Xiaogang Ye

Gardenia

for pipa and string quartet, Partitur und Stimmen

Rubrik: Noten
Verlag/Label: Schott
erschienen in: das Orchester 05/2020 , Seite 69

„Zwischen den Welten“, das scheint den 1955 geborenen chinesischen Komponisten Xiaogang Ye ganz gut zu beschreiben.

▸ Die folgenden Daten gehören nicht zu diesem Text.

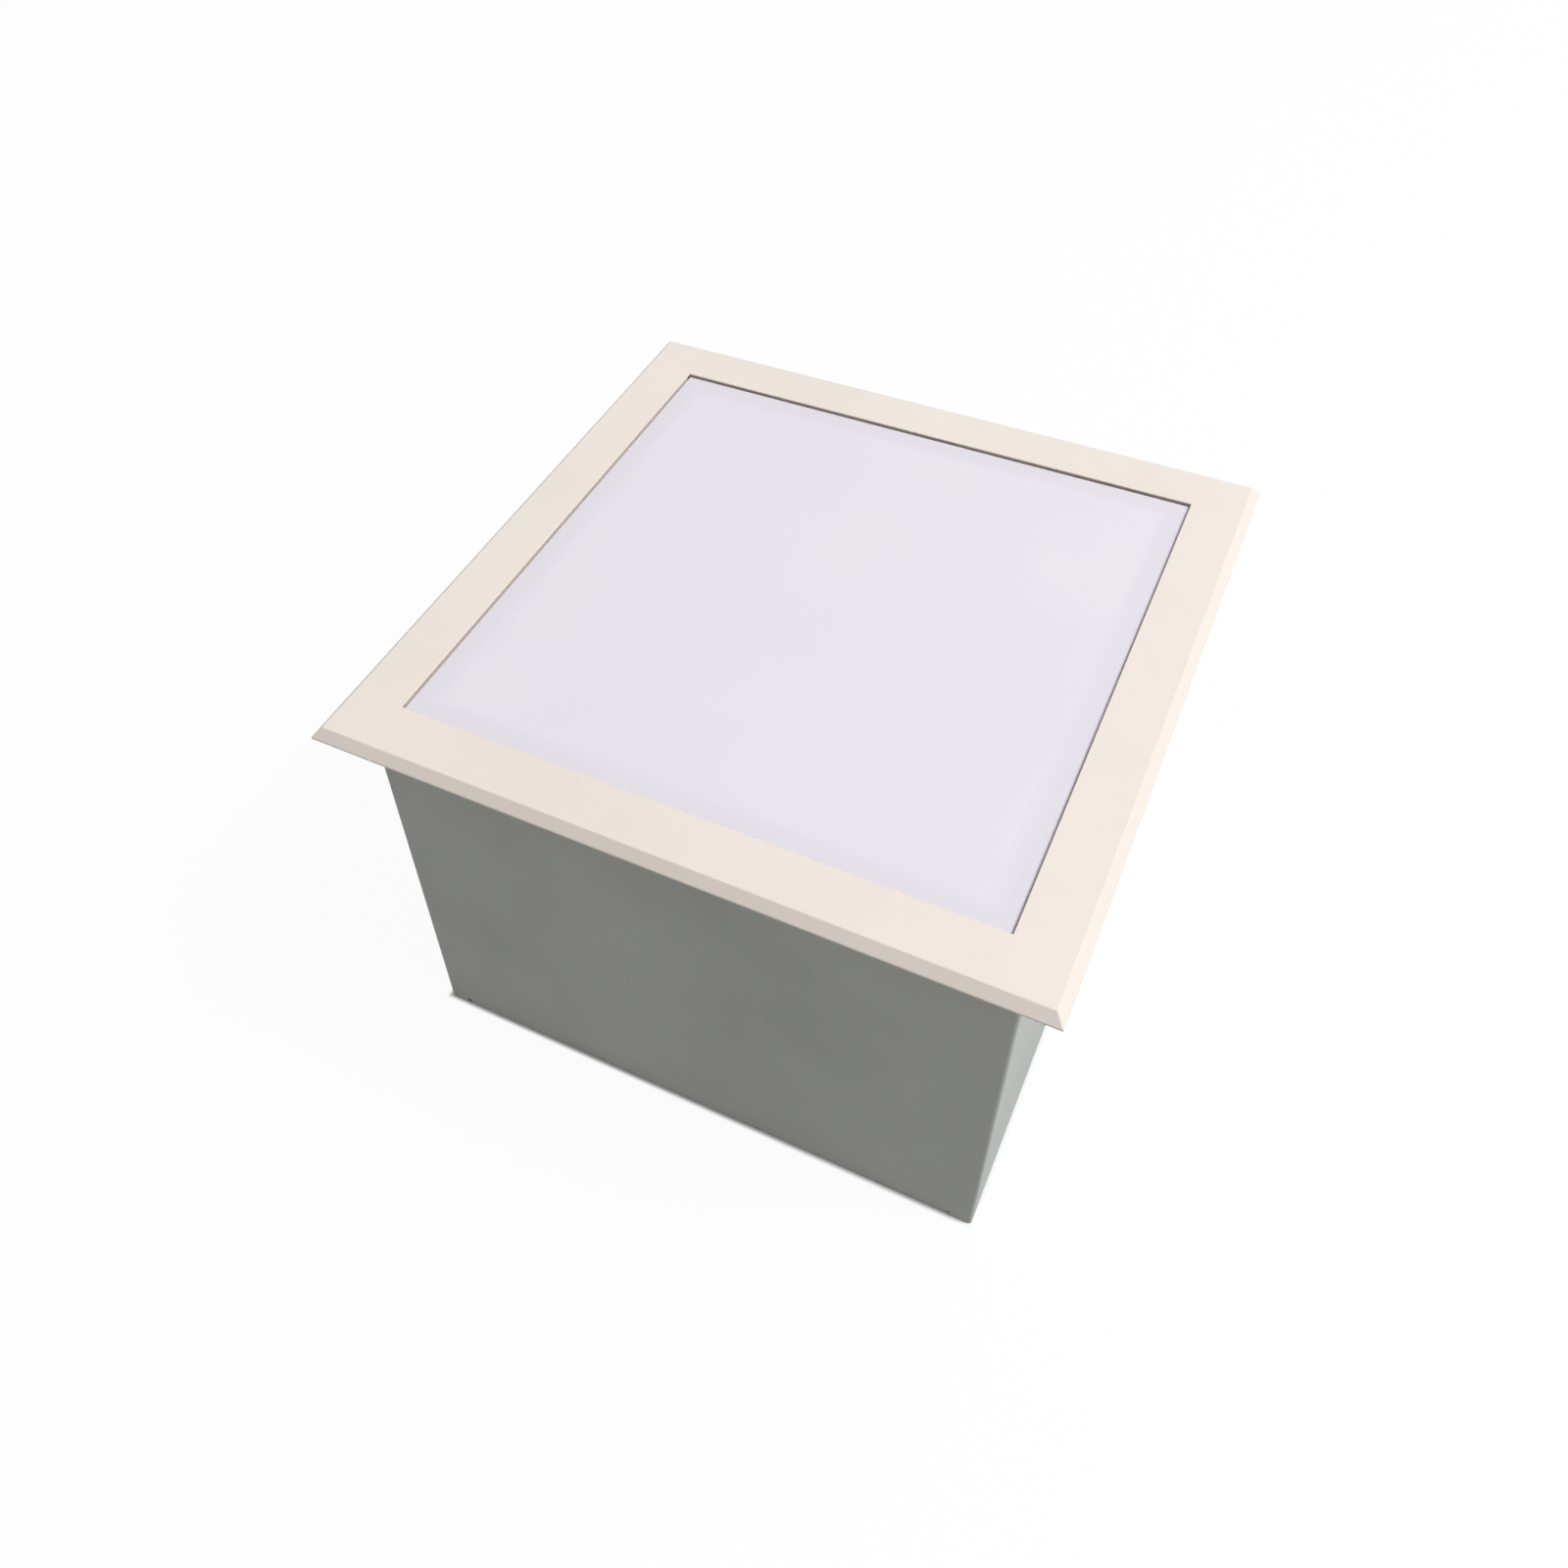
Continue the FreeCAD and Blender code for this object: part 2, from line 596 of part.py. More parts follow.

Er lebt abwechselnd in Peking und in den USA, neben dem Komponieren pflegt er eine ganze Reihe weiterer Tätigkeiten, befasst sich als Mitglied des chinesischen Parlaments mit kulturellen Themen, ist Vizeorsitzender des Chinesischen Musikrats, Vize-Präsident des Central Conservatory of Music in Peking sowie Gründer und künstlerischer Leiter von „Beijing Modern“, dem größten Festival für zeitgenössische Musik im Fernen Osten.
Und natürlich ist er einer von Chinas profiliertesten Komponisten, dessen außerordentlich breit gefächertes und auch stilistisch sehr variables Œuvre von Sinfonik bis Filmmusik reicht. Seine Werke haben Eingang in das Repertoire von Weltstars wie Lang Lang gefunden und werden von renommierten Orchestern wie den New Yorker und den Münchner Philharmonikern gespielt.
Ye verleiht seiner tiefen Verbundenheit zu Natur, Kultur und buddhistischer Religion seiner Heimat Ausdruck in verschiedenen Kompositionszyklen wie etwa den Tibet Series und den Tropic Plants Series. Zu letzterer Sammlung von Kompositionen, die allesamt nach subtropischen Pflanzen benannt sind, gehört auch Gardenia, das vorliegende, etwa 12 Minuten lange Werk für Pipa – das ist die traditionelle Schalenhalslaute der alten chinesischen Musik – und Streichquartett aus dem Jahr 2017.
Im Vorwort der Ausgabe liest man: „In China steht die Gardenie für ewige Freude. Die Pflanze wächst in feuchter Umgebung und duftet zart. […] Die Gardenie ist auch das Symbol der Stadt Yueyang, einer Stadt in der Hunan-Provinz im Süden Chinas. Der Komponist verwendete Elemente von Volksopern und Volksliedern aus der Gegend von Yueyang in seinem Werk, um seiner großen Sehnsucht nach der wunderschönen Landschaft von Südchina Ausdruck zu verleihen.“
Xiaogang Ye hat hier ein Stück dichter Atmosphärenmusik geschrieben, ein sanft melancholisches Lob der Schönheit, stilistisch pendelnd zwischen folkloristischer Exotik, von Ferne an Bartók und Alban Berg erinnernder Expressivität, Semitonalität und gelegentlichen Clusterklängen. Diese Musik teilt sich sinnlich sehr direkt mit und nimmt sofort für sich ein durch Klänge von zarter, stiller, dabei graziler Zerbrechlichkeit, in der Folge sich steigernd bis zu beschwörender Intensität. Die aparte, allerdings außerhalb Chinas wohl nicht ganz leicht zu realisierende Besetzung mit Pipa verleiht der Musik zusätzlich einen besonderen, nicht alltäglichen Klangzauber. Gardenia fokussiert ganz und gar auf das ästhetisch-poetische, wenn man so will „kulinarische“ Element, wobei das feine Gespür Yes für Klangfarben und seine Gabe, Atmosphärisches durch Klänge emotionell direkt erlebbar zu machen, höchste Bewunderung abnötigt. Verstörendes, Schroffheiten, gar Provokantes sind seine Sache hier nicht, Mikrotonalität, „neue“, ungewöhnliche Spieltechniken etc. bleiben ausgespart. Aber originell und inspiriert ist diese Gardenia allemal. Und warum eigentlich soll Neue Musik nicht „schön“ klingen dürfen?